The recommendations have been agreed by all members of the Technical Working Group. The Review Group provided many points of feedback, advice, and criticism. This process was very valuable and led to improvements throughout the document. It was not possible to obtain a consensus from all members on all issues. However, all the proposals, comments, and responses are available to read on the NISO website and the comments received during the formal review period are incorporated here in Appendix 3 together with the responses to them.
The Technical Working Group created use cases to explore the lifecycle of journal articles, starting from a base case that describes a typical interaction between author, institutional repository, and publisher. Analyzing these led us to identify common lifecycle stages, the dimensions that describe the evolution of articles, and possible attributes of each instance of an article version.
Considering attributes helped us to agree upon the most important variables for describing versions. Ownership, bibliographic context, identifiers (e.g., DOI), relationships, fixity, and peer review are explicitly stated in the terms and definitions that we recommend. They can be described by the article version names and some are already covered by standard metadata elements (e.g., bibliographic reference, date, DOI). Other variables describe digital copies or variants, but are less closely related to the academic content of the article: visibility (limited, general), version status (known/unknown), source (different websites), scope (text, fullyfeatured, resolution of images, etc.), delivery context, and format (PDF, HTML, etc.). These are important factors and could be described in article metadata; however, in most cases it is possible to distinguish properties inherent to the article version and properties derived from the delivery system. Our focus has been to describe which version of the intellectual content of the article a reader has encountered.
These variables led us to identify important dimensions for an article version:
• Time: from first draft to latest version
• Added value: from rough draft to polished publication
• Manifestation/Rendit
• Siblings: multiple mappings between technical reports, conference papers, lectures, journal articles, review articles, etc.
• Stakeholders: author, editor, referee, publisher, librarian, reader, funder
Manifestation was largely excluded from the nomenclature as being too dependent upon technology changes and the creator or user's computer systems (though it is relevant for describing our Enhanced Version of Record).

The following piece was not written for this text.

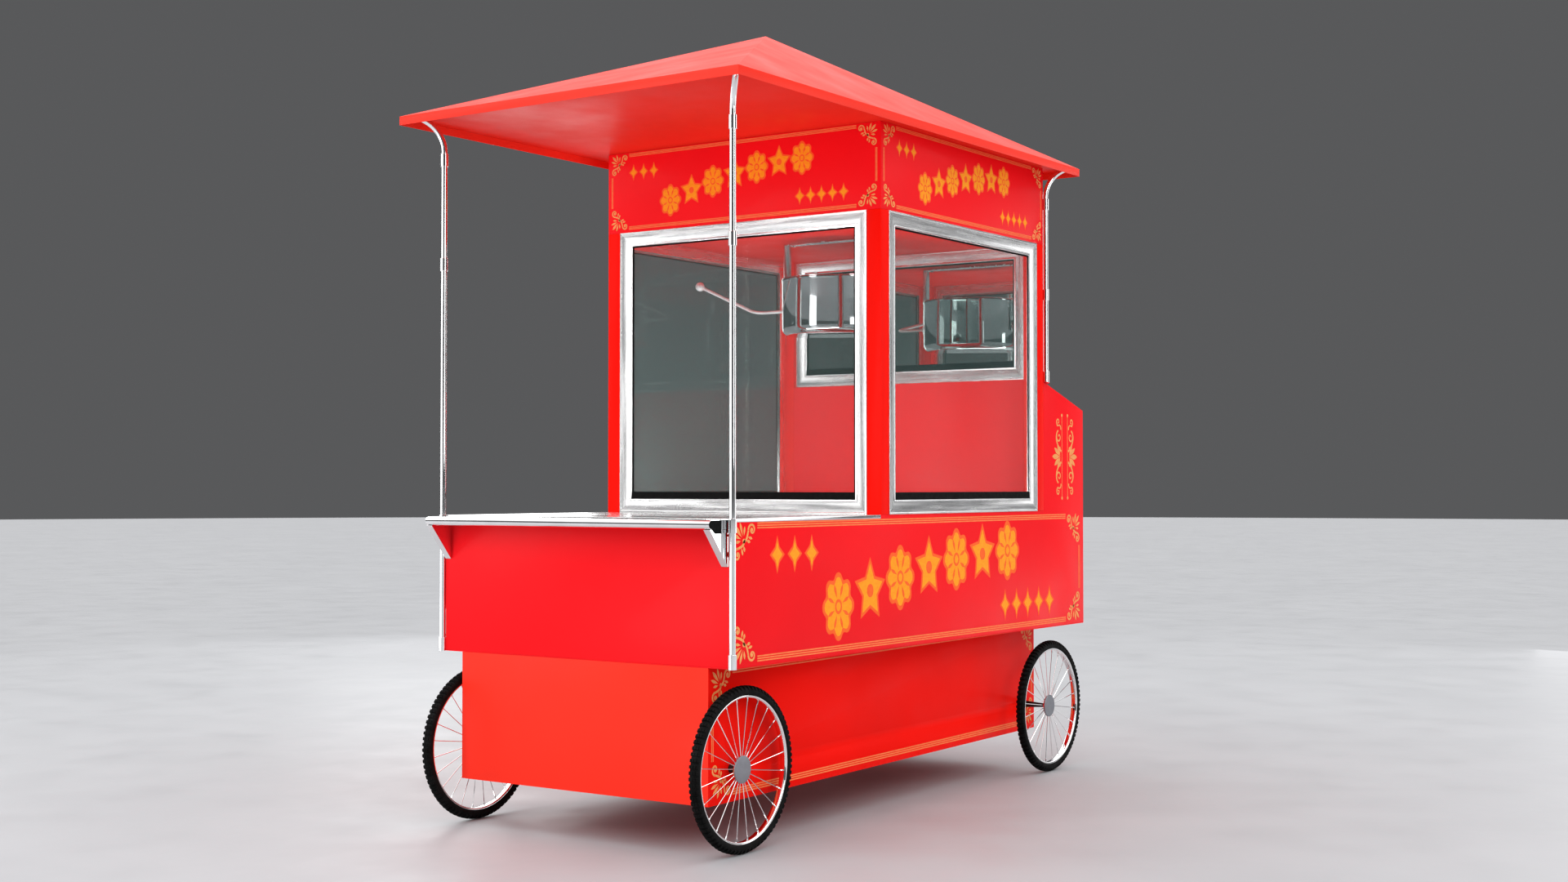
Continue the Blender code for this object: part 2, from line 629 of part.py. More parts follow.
def kettle_handle():
    """Crank rod on the far trunnion, ending in a ball grip."""
    start = KETTLE_RADIUS + 0.0235 + GAP
    bend = 0.366
    radius = 0.040
    end = Vector((-0.0255, bend, 1.829))
    corner = Vector((KETTLE_X, bend, KETTLE_Z))
    arm = (end - corner).normalized()
    along = Vector((0.0, 1.0, 0.0))
    points = [Vector((KETTLE_X, start, KETTLE_Z)), Vector((KETTLE_X, start + 0.010, KETTLE_Z)),
              Vector((KETTLE_X, start + 0.0102, KETTLE_Z))]
    radii = [0.012, 0.012, 0.006]
    for k in range(0, 7):
        angle = math.radians(15.0 * k)
        back = along * radius * (1.0 - math.sin(angle))
        points.append(corner - back + arm * radius * (1.0 - math.cos(angle)))
        radii.append(0.006)
    points.append(end)
    radii.append(0.006)
    bm = bmesh.new()
    tube_into(bm, points, radii, 12)
    obj = add("kettle_handle", bm, "chrome", (KETTLE_X, 0.0, KETTLE_Z))
    ball = bmesh.new()
    bmesh.ops.create_uvsphere(ball, u_segments=20, v_segments=12, radius=0.0170)
    bmesh.ops.translate(ball, verts=ball.verts, vec=end)
    boolean(obj, add("tool", ball, None), "UNION")
    shade(obj, 40.0)
    return obj


def half_disc(radius, edge, side, count=24):
    """Outline of the part of a disc that lies beyond the line x = side * edge."""
    limit = math.acos(edge / radius)
    points = []
    for k in range(count + 1):
        angle = -limit + 2.0 * limit * k / count
        points.append((KETTLE_X + side * radius * math.cos(angle), radius * math.sin(angle)))
    return points


def kettle_cover(centre, pivot):
    z0 = KETTLE_TOP + GAP
    rear = half_disc(0.1995, 0.0, 1.0)
    left = KETTLE_X - 0.016
    right = KETTLE_X + 0.016
    bridge = [(left, -0.1980), (right, -0.1980), (right, 0.1980), (left, 0.1980)]
    cover = prism("kettle_cover", rear, "Z", z0, z0 + 0.002, "steel")
    boolean(cover, prism("tool", bridge, "Z", z0, z0 + 0.005, None), "UNION")
    boolean(cover, rod_tool("Z", (KETTLE_X, 0.0, z0), 0.00412, -0.02, 0.02, 20))
    move_origin(cover, pivot)
    hinge_point = (KETTLE_X - 0.0185, 0.0, z0 + 0.002)
    lid = prism("kettle_lid", half_disc(0.1995, 0.0185, -1.0), "Z", z0, z0 + 0.002, "steel")
    knob = [(0.0, -0.001), (0.004, -0.001), (0.004, 0.008), (0.009, 0.011), (0.009, 0.016), (0.0, 0.017)]
    boolean(lid, lathe("tool", knob, "Z", (KETTLE_X - 0.135, 0.0, z0 + 0.002), None, 16), "UNION")
    move_origin(lid, hinge_point)
    top = z0 + 0.005 + GAP
    shaft = [(0.0, KETTLE_BOTTOM + 0.008), (0.004, KETTLE_BOTTOM + 0.008), (0.004, top), (0.012, top),
             (0.012, top + 0.014), (0.0, top + 0.014)]
    stirrer = lathe("stirrer", shaft, "Z", centre, "steel", 20)
    blade = box_tool(KETTLE_X - 0.003, KETTLE_X + 0.003, -0.165, 0.165,
                     KETTLE_BOTTOM + 0.0065, KETTLE_BOTTOM + 0.0185)
    boolean(stirrer, blade, "UNION")
    move_origin(stirrer, (KETTLE_X, 0.0, KETTLE_Z))


# ---------------------------------------------------------------- roof and tubes
def roof():
    cx = 0.5 * (ROOF_X0 + ROOF_X1)
    w = ROOF_WALL
    bm = bmesh.new()

    def ring(inset, z):
        return [bm.verts.new((x, y, z)) for x, y in (
            (ROOF_X0 + inset, inset - ROOF_HALF_Y), (ROOF_X1 - inset, inset - ROOF_HALF_Y),
            (ROOF_X1 - inset, ROOF_HALF_Y - inset), (ROOF_X0 + inset, ROOF_HALF_Y - inset))]

    outer_low = ring(0.0, ROOF_EAVE_Z0)
    outer_high = ring(0.0, ROOF_EAVE_Z1)
    inner_low = ring(w, ROOF_EAVE_Z0)
    inner_high = ring(w, ROOF_EAVE_Z1 - 0.0012)
    apex = bm.verts.new((cx, 0.0, ROOF_APEX_Z))
    peak = bm.verts.new((cx, 0.0, ROOF_APEX_Z - 0.0035))
    for i in range(4):
        j = (i + 1) % 4
        bm.faces.new([outer_low[i], outer_low[j], outer_high[j], outer_high[i]])
        bm.faces.new([outer_high[i], outer_high[j], apex])
        bm.faces.new([inner_low[j], inner_low[i], inner_high[i], inner_high[j]])
        bm.faces.new([inner_high[j], inner_high[i], peak])
        bm.faces.new([outer_low[j], outer_low[i], inner_low[i], inner_low[j]])
    add("roof_shell", bm, "roof_red")
    s = w + GAP
    box("roof_soffit", ROOF_X0 + s, ROOF_X1 - s, s - ROOF_HALF_Y, ROOF_HALF_Y - s,
        SIGN_Z1 + GAP, SIGN_Z1 + 0.0015, "signal_red")


def roof_tube(name, x, side, foot, collars):
    """Chromed tube with collars whose top sweeps outward to the soffit."""
    y = side * TUBE_Y
    out = Vector((-1.0 if x < 0.0 else 1.0, side, 0.0)).normalized()
    base = Vector((x, y, 0.0))
    points = []
    radii = []

    def step(z, r):
        points.append(base + Vector((0.0, 0.0, z)))
        radii.append(r)

    for low, high in collars:
        if low > foot:
            step(low, TUBE_RADIUS)
            step(low + 0.0008, COLLAR_RADIUS)
        else:
            step(low, COLLAR_RADIUS)
        step(high - 0.0008, COLLAR_RADIUS)
        step(high, TUBE_RADIUS)
    for k in range(0, 10):
        angle = math.radians(8.0 * k)
        rise = BEND_START_Z + BEND_RADIUS * math.sin(angle)
        reach = BEND_RADIUS * (1.0 - math.cos(angle))
        points.append(base + out * reach + Vector((0.0, 0.0, rise)))
        radii.append(TUBE_RADIUS)
    bm = bmesh.new()
    tube_into(bm, points, radii, 16)
    obj = add(name, bm, "chrome")
    boolean(obj, box_tool(x - 0.3, x + 0.3, y - 0.3, y + 0.3, SIGN_Z1, SIGN_Z1 + 0.2))
    shade(obj, 30.0)
    return obj


def roof_tubes():
    upper = [(1.800, 1.842), (2.144, 2.186)]
    front = [(FLOOR_Z, FLOOR_Z + 0.044), (0.957, 1.000)] + upper
    foot = CONSOLE_Z0 - 0.014
    rear = [(foot, CONSOLE_Z0 + 0.040)] + upper
    fall = (CONSOLE_Z0 - CONSOLE_Z1) / (REAR_X - CABINET_X1)
    for name, side in (("near", -1.0), ("far", 1.0)):
        roof_tube("roof_tube_front_" + name, FRONT_TUBE_X, side, FLOOR_Z, front)
        tube = roof_tube("roof_tube_rear_" + name, REAR_TUBE_X, side, foot, rear)
        left = CABINET_X1 - 0.05
        right = CABINET_X1 + 0.05
        under = [(left, 1.40), (right, 1.40), (right, CONSOLE_Z0 + GAP - 0.05 * fall),
                 (left, CONSOLE_Z0 + GAP + 0.05 * fall)]
        boolean(tube, prism("tool", under, "Y", -0.7, 0.7, None))
        shade(tube, 30.0)


# ---------------------------------------------------------------- console switches
def switches():
    """Switch plate on the console's slope with three rockers."""
    run = REAR_X - CABINET_X1
    slope = math.atan2(CONSOLE_Z0 - CONSOLE_Z1, run)
    share = 0.5
    origin = Vector((CABINET_X1 + share * run, 0.36, CONSOLE_Z0 - share * (CONSOLE_Z0 - CONSOLE_Z1)))
    turn = Matrix.Translation(origin) @ Matrix.Rotation(slope, 4, "Y")
    plate = box("switch_plate", -0.030, 0.030, -0.075, 0.075, 0.0004, 0.0064, "steel")
    for y in (-0.045, 0.0, 0.045):
        boolean(plate, box_tool(-0.0150, 0.0150, y - 0.0104, y + 0.0104, -0.01, 0.02))
    plate.data.transform(turn)
    outline = [(-0.0060, 0.0020), (0.0060, 0.0020), (0.0132, 0.0090), (0.0, 0.0078), (-0.0132, 0.0090)]
    for index, y in enumerate((-0.045, 0.0, 0.045)):
        rocker = prism("rocker_%d" % (index + 1), outline, "Y", y - 0.0100, y + 0.0100, "black")
        rocker.data.transform(turn)
        move_origin(rocker, turn @ Vector((0.0, y, 0.0052)))


chassis()
for end_name, end_x in (("front", -WHEEL_X), ("rear", WHEEL_X)):
    axle("axle_" + end_name, end_x)
    for side_name, side_y in (("near", -WHEEL_Y), ("far", WHEEL_Y)):
        tyre("tyre_%s_%s" % (end_name, side_name), end_x, side_y)
        wheel("wheel_%s_%s" % (end_name, side_name), end_x, side_y)
body()
shelf()
corner_posts()
sign_and_ceiling()
cabinet_glazing()
far_door()
kettle()
roof()
roof_tubes()
switches()
bpy.context.view_layer.update()
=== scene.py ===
"""Looks of the popcorn cart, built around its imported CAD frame."""
import math

import bmesh
import bpy
from mathutils import Matrix, Vector


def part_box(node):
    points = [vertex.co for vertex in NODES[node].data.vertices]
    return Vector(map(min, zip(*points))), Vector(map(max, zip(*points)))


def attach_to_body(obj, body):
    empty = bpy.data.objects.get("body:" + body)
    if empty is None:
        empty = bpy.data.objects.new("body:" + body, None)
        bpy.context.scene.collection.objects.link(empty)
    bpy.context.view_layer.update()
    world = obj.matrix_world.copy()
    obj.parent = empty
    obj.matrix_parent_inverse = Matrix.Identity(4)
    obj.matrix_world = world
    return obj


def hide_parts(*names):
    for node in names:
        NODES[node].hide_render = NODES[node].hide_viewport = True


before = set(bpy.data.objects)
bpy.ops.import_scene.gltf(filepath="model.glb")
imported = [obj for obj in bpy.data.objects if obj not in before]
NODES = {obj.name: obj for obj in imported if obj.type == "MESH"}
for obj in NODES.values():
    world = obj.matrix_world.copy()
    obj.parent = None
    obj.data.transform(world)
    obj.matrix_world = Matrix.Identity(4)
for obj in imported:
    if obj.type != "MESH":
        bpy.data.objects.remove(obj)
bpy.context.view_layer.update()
CART = "cart"
X, Y, Z = Vector((1, 0, 0)), Vector((0, 1, 0)), Vector((0, 0, 1))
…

Siblings were discussed at length and eventually excluded, as the relationships are complex and conventions vary considerably between disciplines. Our recommendations could be used to describe, for example, a technical report validated by a funding agency and published in an institutional repository, but we stuck strictly to our brief of considering only journal articles as a first goal.
The variables, dimensions, and use cases reveal the difficulty of describing all possible lifecycle stages in clear terminology. However, the vast majority of journal articles do pass through the same milestones and lie within a limited range of use cases. This remains true even though different users will value different versions for different purposes. From these common milestones we have produced six terms to describe journal article versions. The variety of activity illustrated in the 26 use cases (Appendix 2) shows just how much can be described by these high-level semantic terms. We have focused on changes to content, the formal social process of validation, and the ways in which journal articles are used. We have also noted the tradition that journal articles record the "minutes of science" and are intended as a fixed record of a body of work at a moment in time chosen by the scholar. This leads us to the Version of Record as a useful definition for formalizing academic achievement, distributing authoritative information, and building upon the established knowledge in a field.
In line with the JAV Technical Working Group's charge, the group submits the following:
• Background and Rationale: a narrative that explains the background to our project and the rationale for our recommended terms and definitions
• Recommended Terms and Definitions for Journal Article Versions
• Appendix 1 - Graphical Representation of Journal Article Versions and Relationships with Formal and Gray Literature; Assumptions, Primary Challenges, and Best Practices
• Appendix 2 - Use Cases: a set of use cases showing the application of these recommended terms
• Appendix 3 - JAV Review Group Comments: comments received from the JAV Review Group to an earlier Technical Working Group document submission, and the Technical Working Group's responses
We propose that the terms as defined be promulgated by NISO/ALPSP to the full journal article stakeholder community (authors, readers, libraries, publishers, aggregators, archives, repositories, research institutions, funding agencies, and service providers such as search engines and link resolvers). The JAVTWG recognizes that adopting a standard terminology will not be enough; to avoid version confusion, terminology needs to be implemented in such a way that readers (whether human or machine) encountering any version can immediately ascertain which it is and know whether it is trustworthy.